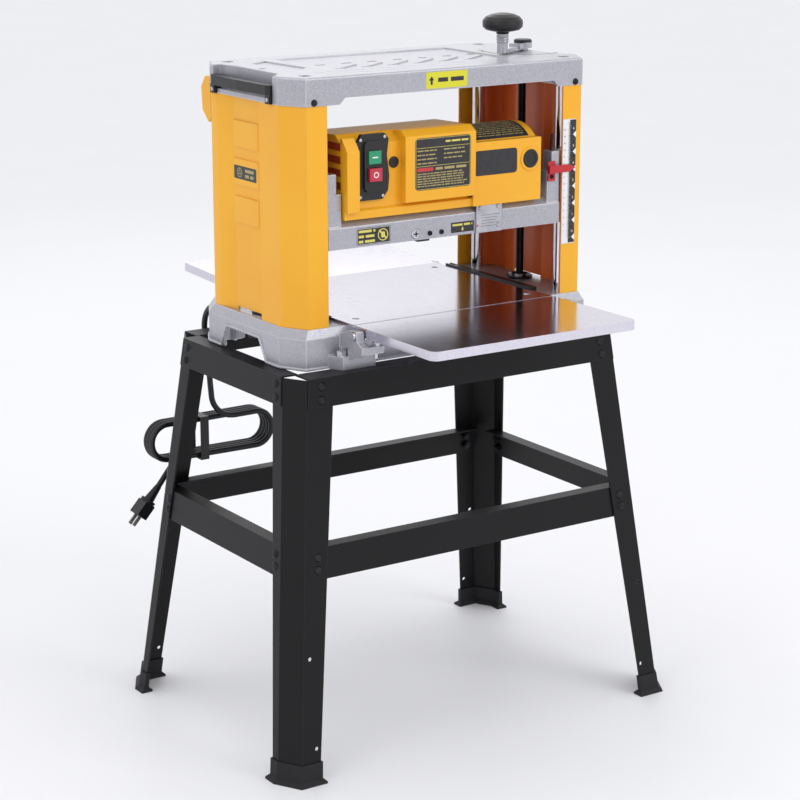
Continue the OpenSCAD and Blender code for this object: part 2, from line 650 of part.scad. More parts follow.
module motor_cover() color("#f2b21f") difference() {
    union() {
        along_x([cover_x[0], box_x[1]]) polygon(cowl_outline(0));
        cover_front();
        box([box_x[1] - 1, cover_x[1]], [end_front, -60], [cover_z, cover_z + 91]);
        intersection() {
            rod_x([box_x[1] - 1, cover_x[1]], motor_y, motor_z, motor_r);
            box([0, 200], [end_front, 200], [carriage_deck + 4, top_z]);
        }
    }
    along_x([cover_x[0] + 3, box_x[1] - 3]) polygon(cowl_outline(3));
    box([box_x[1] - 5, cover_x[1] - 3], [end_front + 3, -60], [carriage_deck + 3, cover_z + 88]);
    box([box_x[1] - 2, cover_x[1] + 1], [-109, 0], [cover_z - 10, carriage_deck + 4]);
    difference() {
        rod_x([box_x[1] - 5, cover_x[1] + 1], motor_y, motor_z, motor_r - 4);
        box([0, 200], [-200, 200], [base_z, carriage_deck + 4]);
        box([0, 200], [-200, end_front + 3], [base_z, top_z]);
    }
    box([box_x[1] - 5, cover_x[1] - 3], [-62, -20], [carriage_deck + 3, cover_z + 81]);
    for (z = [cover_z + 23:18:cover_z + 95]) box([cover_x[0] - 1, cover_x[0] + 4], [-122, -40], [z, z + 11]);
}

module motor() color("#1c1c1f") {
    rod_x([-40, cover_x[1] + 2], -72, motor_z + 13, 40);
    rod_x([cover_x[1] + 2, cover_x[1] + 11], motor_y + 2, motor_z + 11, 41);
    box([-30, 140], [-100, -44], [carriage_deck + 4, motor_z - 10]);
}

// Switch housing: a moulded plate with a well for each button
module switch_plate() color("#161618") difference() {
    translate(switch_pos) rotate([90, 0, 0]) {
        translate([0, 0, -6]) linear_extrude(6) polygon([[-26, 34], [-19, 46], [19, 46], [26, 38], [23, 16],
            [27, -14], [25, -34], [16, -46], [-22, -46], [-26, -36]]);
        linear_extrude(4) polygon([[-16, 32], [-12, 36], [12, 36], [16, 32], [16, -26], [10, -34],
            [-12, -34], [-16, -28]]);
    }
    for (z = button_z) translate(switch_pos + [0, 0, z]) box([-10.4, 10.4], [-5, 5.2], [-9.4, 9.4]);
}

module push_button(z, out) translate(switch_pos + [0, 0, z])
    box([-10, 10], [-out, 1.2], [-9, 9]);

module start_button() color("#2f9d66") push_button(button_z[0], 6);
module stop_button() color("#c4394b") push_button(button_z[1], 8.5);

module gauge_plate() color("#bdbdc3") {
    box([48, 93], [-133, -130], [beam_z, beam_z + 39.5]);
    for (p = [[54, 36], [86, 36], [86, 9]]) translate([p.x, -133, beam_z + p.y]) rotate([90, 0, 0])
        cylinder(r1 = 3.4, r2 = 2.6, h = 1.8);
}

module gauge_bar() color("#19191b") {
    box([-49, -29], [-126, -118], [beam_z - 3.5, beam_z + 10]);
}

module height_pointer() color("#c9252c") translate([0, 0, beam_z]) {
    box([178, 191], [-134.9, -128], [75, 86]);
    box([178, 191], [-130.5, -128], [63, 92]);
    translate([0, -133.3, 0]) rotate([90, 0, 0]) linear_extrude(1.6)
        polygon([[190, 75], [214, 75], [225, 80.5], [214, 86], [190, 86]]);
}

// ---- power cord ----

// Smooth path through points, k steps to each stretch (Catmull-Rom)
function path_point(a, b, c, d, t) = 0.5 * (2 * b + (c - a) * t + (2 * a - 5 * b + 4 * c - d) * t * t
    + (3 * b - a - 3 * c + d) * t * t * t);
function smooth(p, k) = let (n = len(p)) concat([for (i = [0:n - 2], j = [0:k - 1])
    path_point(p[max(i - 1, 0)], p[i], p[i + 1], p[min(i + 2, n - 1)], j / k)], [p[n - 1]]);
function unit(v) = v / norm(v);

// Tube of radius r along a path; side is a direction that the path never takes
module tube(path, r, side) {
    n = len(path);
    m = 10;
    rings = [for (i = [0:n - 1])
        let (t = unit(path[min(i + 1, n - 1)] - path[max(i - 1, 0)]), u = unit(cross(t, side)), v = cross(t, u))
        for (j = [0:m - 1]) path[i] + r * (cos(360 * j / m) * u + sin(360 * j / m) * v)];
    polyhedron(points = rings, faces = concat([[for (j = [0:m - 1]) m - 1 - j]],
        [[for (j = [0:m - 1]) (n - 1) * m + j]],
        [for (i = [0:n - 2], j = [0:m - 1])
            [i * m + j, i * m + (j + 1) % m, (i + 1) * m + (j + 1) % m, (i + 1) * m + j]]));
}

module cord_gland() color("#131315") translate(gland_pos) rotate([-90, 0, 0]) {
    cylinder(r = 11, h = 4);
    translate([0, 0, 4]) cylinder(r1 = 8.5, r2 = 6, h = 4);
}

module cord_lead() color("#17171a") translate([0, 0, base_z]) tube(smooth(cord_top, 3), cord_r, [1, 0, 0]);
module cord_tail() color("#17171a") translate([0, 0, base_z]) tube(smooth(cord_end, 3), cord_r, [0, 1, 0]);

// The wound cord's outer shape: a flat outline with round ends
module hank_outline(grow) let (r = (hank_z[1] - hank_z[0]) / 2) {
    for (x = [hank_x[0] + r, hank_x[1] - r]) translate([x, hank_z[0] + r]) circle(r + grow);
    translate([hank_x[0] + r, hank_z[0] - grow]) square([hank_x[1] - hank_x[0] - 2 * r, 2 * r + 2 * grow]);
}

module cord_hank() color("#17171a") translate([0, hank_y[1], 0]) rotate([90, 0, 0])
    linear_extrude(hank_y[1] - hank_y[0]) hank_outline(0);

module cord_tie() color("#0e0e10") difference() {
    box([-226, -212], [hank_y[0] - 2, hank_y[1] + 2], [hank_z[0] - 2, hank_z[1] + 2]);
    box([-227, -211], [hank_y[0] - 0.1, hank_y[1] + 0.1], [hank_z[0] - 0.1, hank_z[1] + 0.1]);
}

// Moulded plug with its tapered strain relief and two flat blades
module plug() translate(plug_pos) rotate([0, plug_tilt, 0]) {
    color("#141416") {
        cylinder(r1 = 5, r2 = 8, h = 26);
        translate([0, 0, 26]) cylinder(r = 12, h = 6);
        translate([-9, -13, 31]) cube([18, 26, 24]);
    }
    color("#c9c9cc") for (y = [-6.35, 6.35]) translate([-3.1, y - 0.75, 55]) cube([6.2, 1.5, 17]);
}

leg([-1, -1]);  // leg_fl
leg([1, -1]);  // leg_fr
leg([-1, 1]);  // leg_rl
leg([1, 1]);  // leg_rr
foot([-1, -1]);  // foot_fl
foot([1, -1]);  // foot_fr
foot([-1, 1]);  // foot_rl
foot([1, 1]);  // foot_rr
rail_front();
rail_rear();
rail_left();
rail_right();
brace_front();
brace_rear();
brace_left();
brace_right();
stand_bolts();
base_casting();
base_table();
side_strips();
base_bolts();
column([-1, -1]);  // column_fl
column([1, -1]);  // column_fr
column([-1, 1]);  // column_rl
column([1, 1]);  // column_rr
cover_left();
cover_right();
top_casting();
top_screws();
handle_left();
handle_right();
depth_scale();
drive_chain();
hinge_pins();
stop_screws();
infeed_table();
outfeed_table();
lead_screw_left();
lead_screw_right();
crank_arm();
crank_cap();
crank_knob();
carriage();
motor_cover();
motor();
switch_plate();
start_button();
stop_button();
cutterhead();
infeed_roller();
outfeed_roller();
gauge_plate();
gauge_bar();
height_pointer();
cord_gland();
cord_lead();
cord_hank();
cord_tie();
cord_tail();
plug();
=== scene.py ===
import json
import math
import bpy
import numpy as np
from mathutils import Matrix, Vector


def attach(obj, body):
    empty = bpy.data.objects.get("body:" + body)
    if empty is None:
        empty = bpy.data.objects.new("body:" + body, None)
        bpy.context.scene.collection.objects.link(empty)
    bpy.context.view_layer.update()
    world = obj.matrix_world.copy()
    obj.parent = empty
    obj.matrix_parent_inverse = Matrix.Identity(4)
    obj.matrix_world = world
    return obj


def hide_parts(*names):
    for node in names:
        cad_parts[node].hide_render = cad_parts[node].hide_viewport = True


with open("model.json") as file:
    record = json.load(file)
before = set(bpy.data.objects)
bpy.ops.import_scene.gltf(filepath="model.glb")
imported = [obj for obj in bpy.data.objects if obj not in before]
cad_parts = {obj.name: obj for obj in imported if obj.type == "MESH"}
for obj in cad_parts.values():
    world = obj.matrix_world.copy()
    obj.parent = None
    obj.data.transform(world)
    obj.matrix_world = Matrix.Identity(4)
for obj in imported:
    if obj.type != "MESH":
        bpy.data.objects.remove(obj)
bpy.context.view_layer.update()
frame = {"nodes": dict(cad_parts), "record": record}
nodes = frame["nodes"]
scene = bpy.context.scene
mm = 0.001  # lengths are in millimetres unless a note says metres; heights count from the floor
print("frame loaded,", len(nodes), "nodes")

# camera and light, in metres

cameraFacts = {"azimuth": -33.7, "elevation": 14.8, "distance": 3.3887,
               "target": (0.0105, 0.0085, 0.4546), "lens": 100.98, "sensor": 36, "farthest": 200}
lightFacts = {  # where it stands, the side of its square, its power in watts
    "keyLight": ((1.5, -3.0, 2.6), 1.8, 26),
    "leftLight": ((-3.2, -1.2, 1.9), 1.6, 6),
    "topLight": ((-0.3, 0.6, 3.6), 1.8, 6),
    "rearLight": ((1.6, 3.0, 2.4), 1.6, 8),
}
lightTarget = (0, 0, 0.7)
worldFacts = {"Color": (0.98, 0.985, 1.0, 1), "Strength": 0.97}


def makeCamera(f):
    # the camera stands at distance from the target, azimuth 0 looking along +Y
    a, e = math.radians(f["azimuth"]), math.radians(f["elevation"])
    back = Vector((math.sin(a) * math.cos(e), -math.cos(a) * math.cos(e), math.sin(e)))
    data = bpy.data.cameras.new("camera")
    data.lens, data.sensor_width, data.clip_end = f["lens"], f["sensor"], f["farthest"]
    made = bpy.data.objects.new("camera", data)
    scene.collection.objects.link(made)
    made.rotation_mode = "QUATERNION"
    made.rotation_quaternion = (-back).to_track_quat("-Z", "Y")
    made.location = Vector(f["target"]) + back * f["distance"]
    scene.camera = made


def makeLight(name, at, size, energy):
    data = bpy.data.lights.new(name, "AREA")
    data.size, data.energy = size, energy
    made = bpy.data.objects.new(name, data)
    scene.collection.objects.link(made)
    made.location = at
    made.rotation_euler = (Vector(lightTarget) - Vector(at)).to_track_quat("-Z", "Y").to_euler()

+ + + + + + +

• _Task directions_
Extract the lines from the line with "bpy.data.objects.remove(obj)" to the line with "# camera and light, in metres", inclusive, reproducing them exactly and leaving out every other line.

• _Written answer_
        bpy.data.objects.remove(obj)
bpy.context.view_layer.update()
frame = {"nodes": dict(cad_parts), "record": record}
nodes = frame["nodes"]
scene = bpy.context.scene
mm = 0.001  # lengths are in millimetres unless a note says metres; heights count from the floor
print("frame loaded,", len(nodes), "nodes")

# camera and light, in metres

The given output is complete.